WHAT THIS TASK INVOLVES:
Output the data below in full, byte for byte. Nothing may differ.
+ + + +
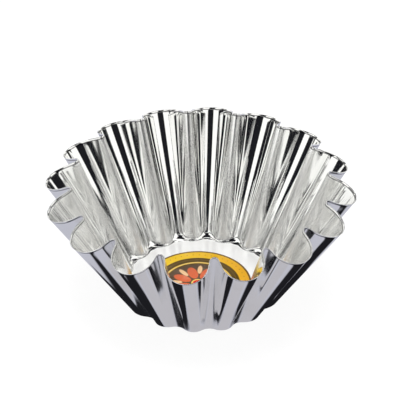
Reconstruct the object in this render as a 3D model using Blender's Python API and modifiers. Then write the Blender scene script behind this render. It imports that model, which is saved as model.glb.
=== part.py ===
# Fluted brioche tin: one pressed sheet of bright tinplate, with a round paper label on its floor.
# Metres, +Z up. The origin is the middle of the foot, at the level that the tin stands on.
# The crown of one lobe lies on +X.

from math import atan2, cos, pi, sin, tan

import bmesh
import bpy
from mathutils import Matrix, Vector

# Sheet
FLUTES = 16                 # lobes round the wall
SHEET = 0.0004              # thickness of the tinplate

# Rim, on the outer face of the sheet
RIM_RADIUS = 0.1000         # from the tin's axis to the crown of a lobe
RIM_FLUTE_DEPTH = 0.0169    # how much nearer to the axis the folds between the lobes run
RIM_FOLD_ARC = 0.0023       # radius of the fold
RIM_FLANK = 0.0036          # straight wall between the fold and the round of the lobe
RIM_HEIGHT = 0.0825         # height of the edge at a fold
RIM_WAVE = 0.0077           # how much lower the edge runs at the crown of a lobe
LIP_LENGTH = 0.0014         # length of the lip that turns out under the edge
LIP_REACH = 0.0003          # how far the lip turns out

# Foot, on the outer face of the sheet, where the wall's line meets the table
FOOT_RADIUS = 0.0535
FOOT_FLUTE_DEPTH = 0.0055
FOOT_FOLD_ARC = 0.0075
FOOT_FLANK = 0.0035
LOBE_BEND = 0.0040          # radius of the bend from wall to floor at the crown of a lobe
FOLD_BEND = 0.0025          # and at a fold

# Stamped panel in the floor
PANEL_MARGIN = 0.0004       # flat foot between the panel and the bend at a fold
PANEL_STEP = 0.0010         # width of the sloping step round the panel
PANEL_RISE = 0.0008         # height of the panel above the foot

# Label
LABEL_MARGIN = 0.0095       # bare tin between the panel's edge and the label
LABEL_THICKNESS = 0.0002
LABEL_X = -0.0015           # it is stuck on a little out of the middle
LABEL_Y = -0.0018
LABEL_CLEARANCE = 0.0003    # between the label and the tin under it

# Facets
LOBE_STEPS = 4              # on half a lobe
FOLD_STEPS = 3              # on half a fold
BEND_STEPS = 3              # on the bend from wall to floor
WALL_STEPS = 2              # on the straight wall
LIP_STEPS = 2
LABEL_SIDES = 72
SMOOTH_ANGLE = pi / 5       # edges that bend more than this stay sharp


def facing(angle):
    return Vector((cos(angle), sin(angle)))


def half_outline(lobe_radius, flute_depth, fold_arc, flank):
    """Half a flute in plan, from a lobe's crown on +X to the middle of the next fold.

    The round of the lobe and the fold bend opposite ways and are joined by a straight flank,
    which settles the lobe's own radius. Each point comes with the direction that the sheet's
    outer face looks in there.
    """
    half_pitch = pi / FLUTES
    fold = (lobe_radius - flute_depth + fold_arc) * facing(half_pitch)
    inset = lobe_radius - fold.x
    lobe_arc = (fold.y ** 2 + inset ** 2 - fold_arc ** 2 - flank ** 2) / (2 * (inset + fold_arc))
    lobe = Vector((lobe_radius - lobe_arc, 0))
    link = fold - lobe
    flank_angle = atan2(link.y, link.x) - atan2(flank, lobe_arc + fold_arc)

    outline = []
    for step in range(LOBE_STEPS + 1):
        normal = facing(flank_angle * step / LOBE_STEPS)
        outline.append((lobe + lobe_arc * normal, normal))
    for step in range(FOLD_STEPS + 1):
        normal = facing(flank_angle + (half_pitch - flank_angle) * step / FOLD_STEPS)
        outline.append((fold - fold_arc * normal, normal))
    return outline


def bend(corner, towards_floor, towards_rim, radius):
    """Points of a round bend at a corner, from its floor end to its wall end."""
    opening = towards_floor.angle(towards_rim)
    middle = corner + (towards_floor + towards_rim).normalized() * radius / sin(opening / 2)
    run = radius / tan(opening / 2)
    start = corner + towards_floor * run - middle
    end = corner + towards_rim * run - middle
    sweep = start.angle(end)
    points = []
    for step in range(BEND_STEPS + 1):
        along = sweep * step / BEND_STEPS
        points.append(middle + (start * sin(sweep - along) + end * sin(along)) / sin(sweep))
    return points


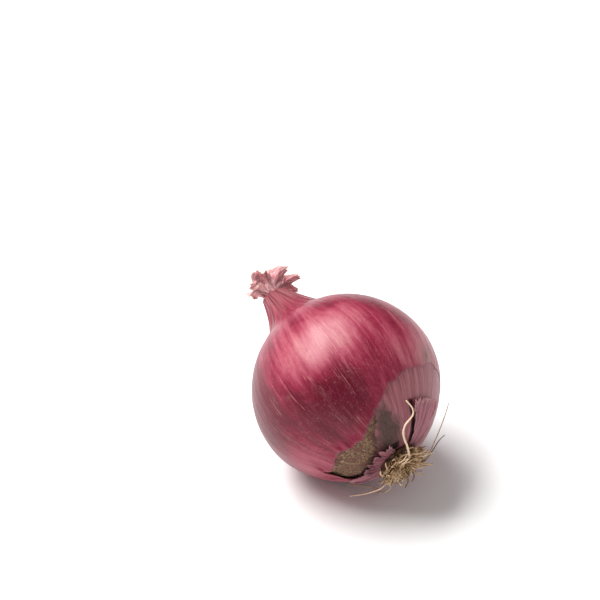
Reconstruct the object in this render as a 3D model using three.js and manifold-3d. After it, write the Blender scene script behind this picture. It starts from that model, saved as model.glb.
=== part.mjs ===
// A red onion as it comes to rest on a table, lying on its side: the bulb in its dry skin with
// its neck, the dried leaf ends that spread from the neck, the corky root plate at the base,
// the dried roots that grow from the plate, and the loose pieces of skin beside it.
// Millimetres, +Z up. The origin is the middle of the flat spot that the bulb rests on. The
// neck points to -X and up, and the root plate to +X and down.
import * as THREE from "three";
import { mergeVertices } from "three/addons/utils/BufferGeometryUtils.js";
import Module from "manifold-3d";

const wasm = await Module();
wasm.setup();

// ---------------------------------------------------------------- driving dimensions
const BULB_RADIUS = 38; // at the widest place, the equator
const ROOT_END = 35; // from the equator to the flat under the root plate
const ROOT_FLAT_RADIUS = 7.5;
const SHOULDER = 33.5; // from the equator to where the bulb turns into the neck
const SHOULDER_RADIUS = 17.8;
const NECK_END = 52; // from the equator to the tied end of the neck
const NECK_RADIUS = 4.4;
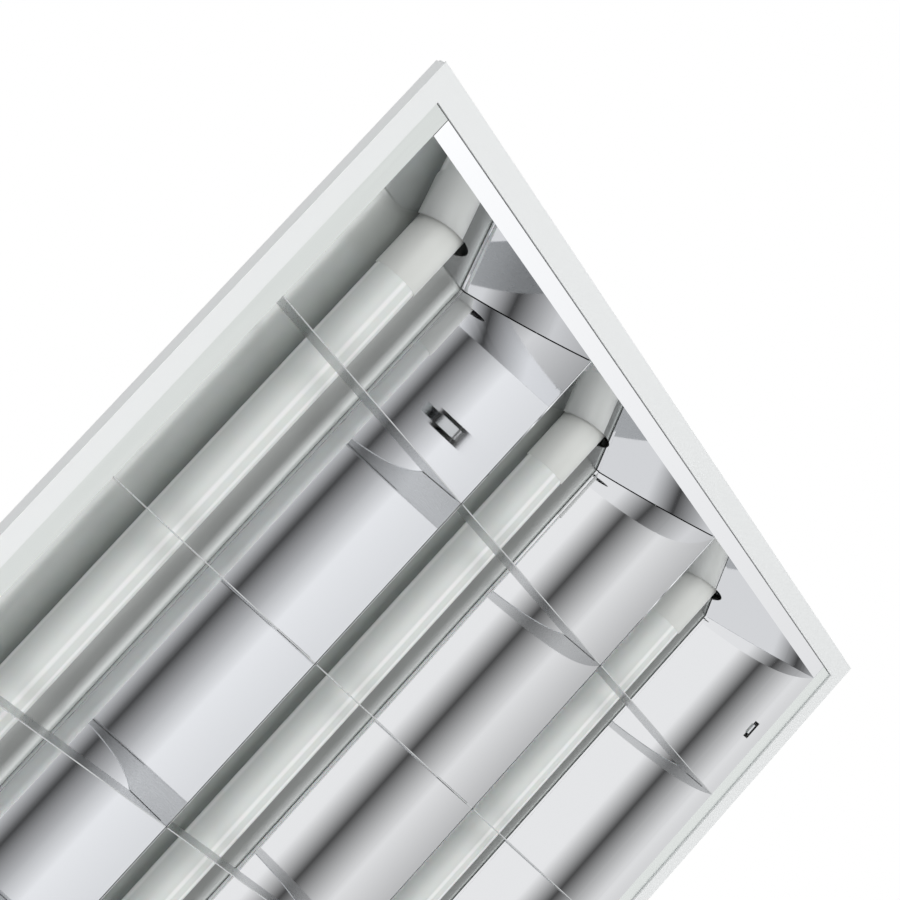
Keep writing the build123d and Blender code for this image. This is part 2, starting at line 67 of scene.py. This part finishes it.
+ + + +
COMPLETED TASK:
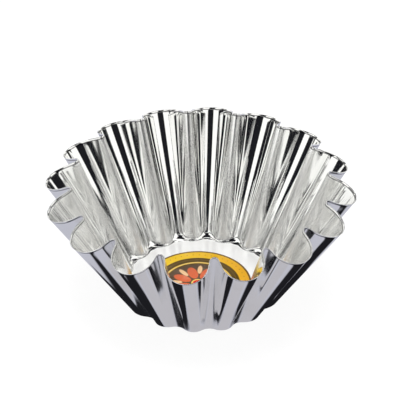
Reconstruct the object in this render as a 3D model using Blender's Python API and modifiers. Then write the Blender scene script behind this render. It imports that model, which is saved as model.glb.
=== part.py ===
# Fluted brioche tin: one pressed sheet of bright tinplate, with a round paper label on its floor.
# Metres, +Z up. The origin is the middle of the foot, at the level that the tin stands on.
# The crown of one lobe lies on +X.

from math import atan2, cos, pi, sin, tan

import bmesh
import bpy
from mathutils import Matrix, Vector

# Sheet
FLUTES = 16                 # lobes round the wall
SHEET = 0.0004              # thickness of the tinplate

# Rim, on the outer face of the sheet
RIM_RADIUS = 0.1000         # from the tin's axis to the crown of a lobe
RIM_FLUTE_DEPTH = 0.0169    # how much nearer to the axis the folds between the lobes run
RIM_FOLD_ARC = 0.0023       # radius of the fold
RIM_FLANK = 0.0036          # straight wall between the fold and the round of the lobe
RIM_HEIGHT = 0.0825         # height of the edge at a fold
RIM_WAVE = 0.0077           # how much lower the edge runs at the crown of a lobe
LIP_LENGTH = 0.0014         # length of the lip that turns out under the edge
LIP_REACH = 0.0003          # how far the lip turns out

# Foot, on the outer face of the sheet, where the wall's line meets the table
FOOT_RADIUS = 0.0535
FOOT_FLUTE_DEPTH = 0.0055
FOOT_FOLD_ARC = 0.0075
FOOT_FLANK = 0.0035
LOBE_BEND = 0.0040          # radius of the bend from wall to floor at the crown of a lobe
FOLD_BEND = 0.0025          # and at a fold

# Stamped panel in the floor
PANEL_MARGIN = 0.0004       # flat foot between the panel and the bend at a fold
PANEL_STEP = 0.0010         # width of the sloping step round the panel
PANEL_RISE = 0.0008         # height of the panel above the foot

# Label
LABEL_MARGIN = 0.0095       # bare tin between the panel's edge and the label
LABEL_THICKNESS = 0.0002
LABEL_X = -0.0015           # it is stuck on a little out of the middle
LABEL_Y = -0.0018
LABEL_CLEARANCE = 0.0003    # between the label and the tin under it

# Facets
LOBE_STEPS = 4              # on half a lobe
FOLD_STEPS = 3              # on half a fold
BEND_STEPS = 3              # on the bend from wall to floor
WALL_STEPS = 2              # on the straight wall
LIP_STEPS = 2
LABEL_SIDES = 72
SMOOTH_ANGLE = pi / 5       # edges that bend more than this stay sharp


def facing(angle):
    return Vector((cos(angle), sin(angle)))


def half_outline(lobe_radius, flute_depth, fold_arc, flank):
    """Half a flute in plan, from a lobe's crown on +X to the middle of the next fold.

    The round of the lobe and the fold bend opposite ways and are joined by a straight flank,
    which settles the lobe's own radius. Each point comes with the direction that the sheet's
    outer face looks in there.
    """
    half_pitch = pi / FLUTES
    fold = (lobe_radius - flute_depth + fold_arc) * facing(half_pitch)
    inset = lobe_radius - fold.x
    lobe_arc = (fold.y ** 2 + inset ** 2 - fold_arc ** 2 - flank ** 2) / (2 * (inset + fold_arc))
    lobe = Vector((lobe_radius - lobe_arc, 0))
    link = fold - lobe
    flank_angle = atan2(link.y, link.x) - atan2(flank, lobe_arc + fold_arc)

    outline = []
    for step in range(LOBE_STEPS + 1):
        normal = facing(flank_angle * step / LOBE_STEPS)
        outline.append((lobe + lobe_arc * normal, normal))
    for step in range(FOLD_STEPS + 1):
        normal = facing(flank_angle + (half_pitch - flank_angle) * step / FOLD_STEPS)
        outline.append((fold - fold_arc * normal, normal))
    return outline


def bend(corner, towards_floor, towards_rim, radius):
    """Points of a round bend at a corner, from its floor end to its wall end."""
    opening = towards_floor.angle(towards_rim)
    middle = corner + (towards_floor + towards_rim).normalized() * radius / sin(opening / 2)
    run = radius / tan(opening / 2)
    start = corner + towards_floor * run - middle
    end = corner + towards_rim * run - middle
    sweep = start.angle(end)
    points = []
    for step in range(BEND_STEPS + 1):
        along = sweep * step / BEND_STEPS
        points.append(middle + (start * sin(sweep - along) + end * sin(along)) / sin(sweep))
    return points


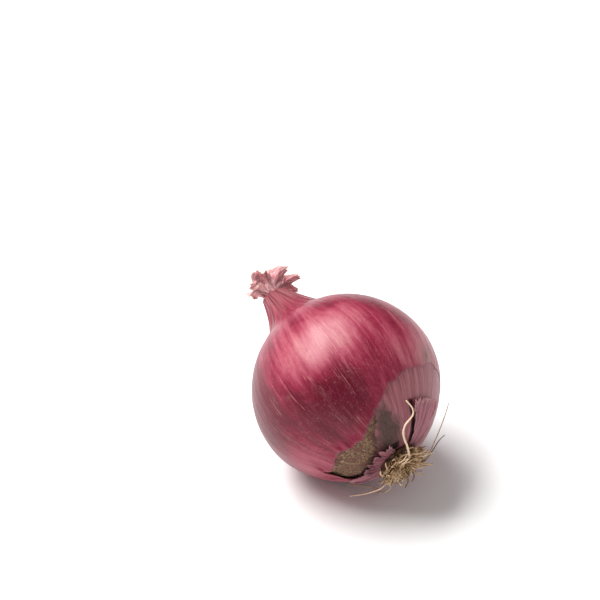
Reconstruct the object in this render as a 3D model using three.js and manifold-3d. After it, write the Blender scene script behind this picture. It starts from that model, saved as model.glb.
=== part.mjs ===
// A red onion as it comes to rest on a table, lying on its side: the bulb in its dry skin with
// its neck, the dried leaf ends that spread from the neck, the corky root plate at the base,
// the dried roots that grow from the plate, and the loose pieces of skin beside it.
// Millimetres, +Z up. The origin is the middle of the flat spot that the bulb rests on. The
// neck points to -X and up, and the root plate to +X and down.
import * as THREE from "three";
import { mergeVertices } from "three/addons/utils/BufferGeometryUtils.js";
import Module from "manifold-3d";

const wasm = await Module();
wasm.setup();

// ---------------------------------------------------------------- driving dimensions
const BULB_RADIUS = 38; // at the widest place, the equator
const ROOT_END = 35; // from the equator to the flat under the root plate
const ROOT_FLAT_RADIUS = 7.5;
const SHOULDER = 33.5; // from the equator to where the bulb turns into the neck
const SHOULDER_RADIUS = 17.8;
const NECK_END = 52; // from the equator to the tied end of the neck
const NECK_RADIUS = 4.4;
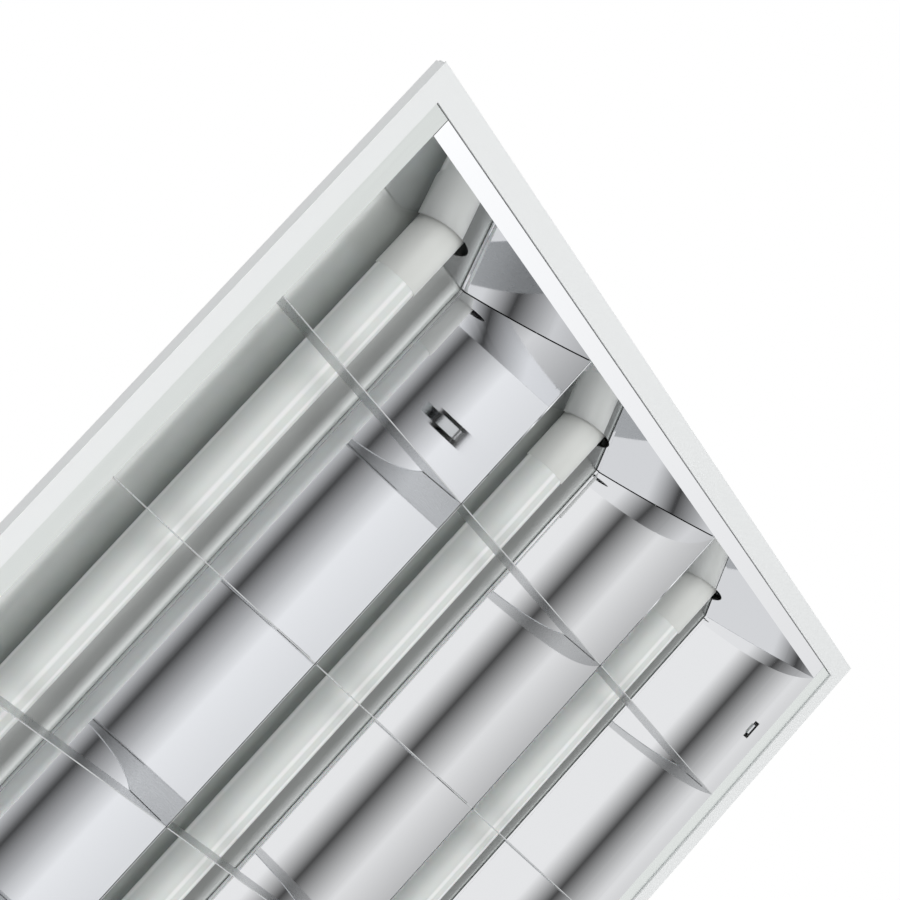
Keep writing the build123d and Blender code for this image. This is part 2, starting at line 67 of scene.py. This part finishes it.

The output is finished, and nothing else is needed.